Um dos meus rituais cotidianos é passear com o Cisco de manhã, antes de começar a escrever. Por conta desse hábito, já fui até apelidado de “o homem do cachorrinho”, título que alguns podem considerar desabonador, mas do qual me honro. Pelo caminho, vou rezando o terço e observando as belezas simples do Guanabara. Assim como a Vila Brasil, a Vila Casoni (eu prefiro dizer “Gasoni”), o Jardim Higienópolis, o Calçadão da UEL, o Colégio Mãe de Deus e o Centro Histórico, o velho Guanabara é um dos cenários da Londrina do meu coração, e sempre será. Costumo dizer que esses lugares compõem a Vila do Eterno Retorno, uma espécie de Londrina que guardo para uso próprio nos meus sonhos, recordações e crônicas.

Imagem ilustrativa da imagem Um gatinho para D. Helena
| Foto: iStock

Atraem minha atenção no Guanabara as casas de madeira, muitas delas conservadas com esmero; o concerto matutino dos pássaros e dos cachorros vigilantes; as pracinhas solitárias; as ruas eventualmente coloridas por pétalas de flores no asfalto; os vizinhos trabalhadores a quem dou bom-dia; os miolos de quarteirão, com seus quintais, edículas e churrasqueiras; as janelas que se abrem para a linha do horizonte londrinense; os jardins bem cuidados, e os mal cuidados também; os caminhantes matinais que descem para o Lago Igapó; as conversas animadas dos operários e diaristas que descem do ônibus no ponto da Madre Leônia; a moça da loja de embalagens; o rapaz do açougue; o vendedor de abacaxis; a velhinha que vai à venda; os fiéis que vão o santuário; as crianças que vão à escola; um senhor no meio da quadra de basquete; e uma árvore que nasceu no tronco de uma antiga árvore. Vou rezando e olhando, contemplando e orando: — Nossa Senhora, rogai por todos eles.

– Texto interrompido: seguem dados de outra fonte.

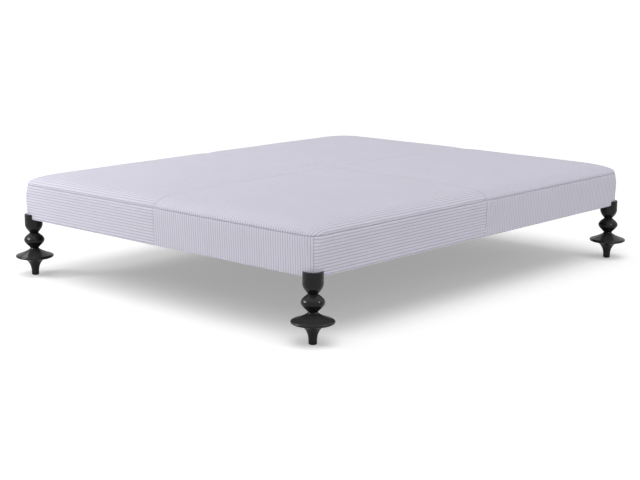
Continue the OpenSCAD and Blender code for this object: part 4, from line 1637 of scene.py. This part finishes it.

Eu e Cisco sempre passamos sempre pela Toca do Bode, meu endereço preferido das noites de sexta-feira. E todos os dias lá eu vejo D. Helena, 82 anos, a batchan da Toca. Ela chega cedinho ao bar para começar o preparo dos salgadinhos e porções que serão servidos à noite. Mas, nos últimos dias, D. Helena parece um pouco triste. Acho que eu sei o motivo...

Há algumas semanas, o gatinho da Toca do Bode morreu atropelado ao tentar atravessar a avenida. Agora, a batchan está sozinha em suas manhãs. Por isso, ando à procura de um gato. Tem que ser um gato vira-lata, desses que sabem viver na rua e não se incomodem com frequentadores de boteco. Tem que ser um gato bonzinho e que aceite, como o gato anterior, sentar-se no colo de uma senhorinha simpática. Mas, antes de qualquer coisa, será preciso falar com a batchan, porque eu ainda não a consultei sobre o assunto. Aproveito esta crônica para perguntar:

— D. Helena, a sra. quer um novo gatinho?

Se ela não quiser, esqueçam o que eu disse. E até amanhã, na Toca.